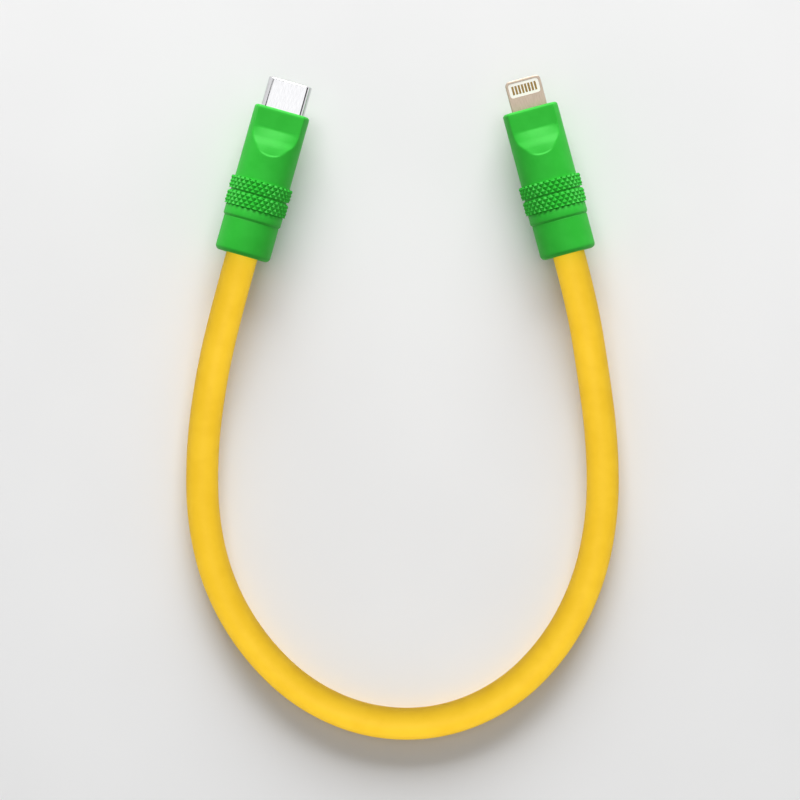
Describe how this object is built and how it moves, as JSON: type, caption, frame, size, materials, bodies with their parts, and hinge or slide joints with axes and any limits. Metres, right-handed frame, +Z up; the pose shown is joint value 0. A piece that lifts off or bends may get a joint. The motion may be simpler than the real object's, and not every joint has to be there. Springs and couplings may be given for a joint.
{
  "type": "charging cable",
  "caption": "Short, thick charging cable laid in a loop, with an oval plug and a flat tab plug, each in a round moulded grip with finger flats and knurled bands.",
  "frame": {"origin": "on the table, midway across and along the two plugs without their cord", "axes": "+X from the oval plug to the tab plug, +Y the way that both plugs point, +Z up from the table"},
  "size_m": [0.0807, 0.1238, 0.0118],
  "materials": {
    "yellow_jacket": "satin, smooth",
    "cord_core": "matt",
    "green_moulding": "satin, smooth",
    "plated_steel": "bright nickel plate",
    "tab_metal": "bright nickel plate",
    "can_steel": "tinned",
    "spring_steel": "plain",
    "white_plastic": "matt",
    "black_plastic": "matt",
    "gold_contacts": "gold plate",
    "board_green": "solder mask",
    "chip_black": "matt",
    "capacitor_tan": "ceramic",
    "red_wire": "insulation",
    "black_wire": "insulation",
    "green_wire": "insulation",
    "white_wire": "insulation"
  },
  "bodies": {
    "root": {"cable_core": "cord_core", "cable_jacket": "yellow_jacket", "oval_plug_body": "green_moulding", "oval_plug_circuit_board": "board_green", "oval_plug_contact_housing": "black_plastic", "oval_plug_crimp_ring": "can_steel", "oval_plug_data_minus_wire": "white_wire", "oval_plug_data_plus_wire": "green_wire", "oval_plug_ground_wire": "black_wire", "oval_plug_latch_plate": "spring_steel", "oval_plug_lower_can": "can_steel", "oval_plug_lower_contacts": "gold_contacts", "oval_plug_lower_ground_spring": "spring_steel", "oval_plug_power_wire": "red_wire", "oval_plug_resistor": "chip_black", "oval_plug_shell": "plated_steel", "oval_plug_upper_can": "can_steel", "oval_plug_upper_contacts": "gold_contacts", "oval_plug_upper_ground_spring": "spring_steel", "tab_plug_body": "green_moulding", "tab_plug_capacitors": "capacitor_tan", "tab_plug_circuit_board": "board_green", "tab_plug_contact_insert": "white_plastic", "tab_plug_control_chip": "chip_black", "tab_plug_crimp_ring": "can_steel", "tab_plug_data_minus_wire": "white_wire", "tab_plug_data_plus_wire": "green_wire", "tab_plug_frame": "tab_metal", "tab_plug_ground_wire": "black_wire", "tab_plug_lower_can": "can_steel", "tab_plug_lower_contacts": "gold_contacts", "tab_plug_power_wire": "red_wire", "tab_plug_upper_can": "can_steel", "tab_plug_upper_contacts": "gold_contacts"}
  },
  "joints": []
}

● INSTRUCTIONS FOR THE TASK
Output the full listing exactly as it stands.

● RESULT
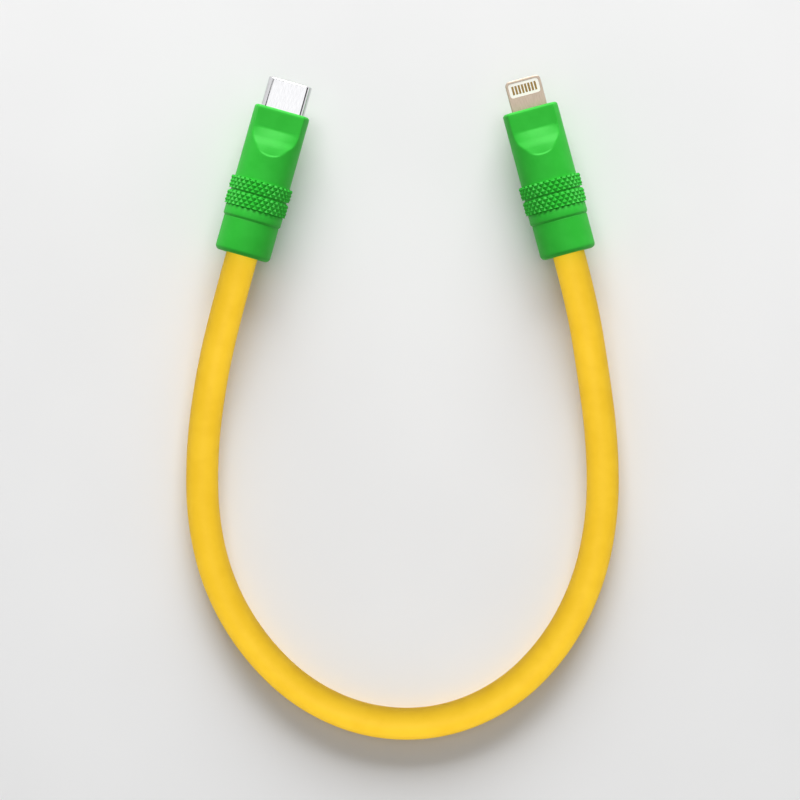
Describe how this object is built and how it moves, as JSON: type, caption, frame, size, materials, bodies with their parts, and hinge or slide joints with axes and any limits. Metres, right-handed frame, +Z up; the pose shown is joint value 0. A piece that lifts off or bends may get a joint. The motion may be simpler than the real object's, and not every joint has to be there. Springs and couplings may be given for a joint.
{
  "type": "charging cable",
  "caption": "Short, thick charging cable laid in a loop, with an oval plug and a flat tab plug, each in a round moulded grip with finger flats and knurled bands.",
  "frame": {"origin": "on the table, midway across and along the two plugs without their cord", "axes": "+X from the oval plug to the tab plug, +Y the way that both plugs point, +Z up from the table"},
  "size_m": [0.0807, 0.1238, 0.0118],
  "materials": {
    "yellow_jacket": "satin, smooth",
    "cord_core": "matt",
    "green_moulding": "satin, smooth",
    "plated_steel": "bright nickel plate",
    "tab_metal": "bright nickel plate",
    "can_steel": "tinned",
    "spring_steel": "plain",
    "white_plastic": "matt",
    "black_plastic": "matt",
    "gold_contacts": "gold plate",
    "board_green": "solder mask",
    "chip_black": "matt",
    "capacitor_tan": "ceramic",
    "red_wire": "insulation",
    "black_wire": "insulation",
    "green_wire": "insulation",
    "white_wire": "insulation"
  },
  "bodies": {
    "root": {"cable_core": "cord_core", "cable_jacket": "yellow_jacket", "oval_plug_body": "green_moulding", "oval_plug_circuit_board": "board_green", "oval_plug_contact_housing": "black_plastic", "oval_plug_crimp_ring": "can_steel", "oval_plug_data_minus_wire": "white_wire", "oval_plug_data_plus_wire": "green_wire", "oval_plug_ground_wire": "black_wire", "oval_plug_latch_plate": "spring_steel", "oval_plug_lower_can": "can_steel", "oval_plug_lower_contacts": "gold_contacts", "oval_plug_lower_ground_spring": "spring_steel", "oval_plug_power_wire": "red_wire", "oval_plug_resistor": "chip_black", "oval_plug_shell": "plated_steel", "oval_plug_upper_can": "can_steel", "oval_plug_upper_contacts": "gold_contacts", "oval_plug_upper_ground_spring": "spring_steel", "tab_plug_body": "green_moulding", "tab_plug_capacitors": "capacitor_tan", "tab_plug_circuit_board": "board_green", "tab_plug_contact_insert": "white_plastic", "tab_plug_control_chip": "chip_black", "tab_plug_crimp_ring": "can_steel", "tab_plug_data_minus_wire": "white_wire", "tab_plug_data_plus_wire": "green_wire", "tab_plug_frame": "tab_metal", "tab_plug_ground_wire": "black_wire", "tab_plug_lower_can": "can_steel", "tab_plug_lower_contacts": "gold_contacts", "tab_plug_power_wire": "red_wire", "tab_plug_upper_can": "can_steel", "tab_plug_upper_contacts": "gold_contacts"}
  },
  "joints": []
}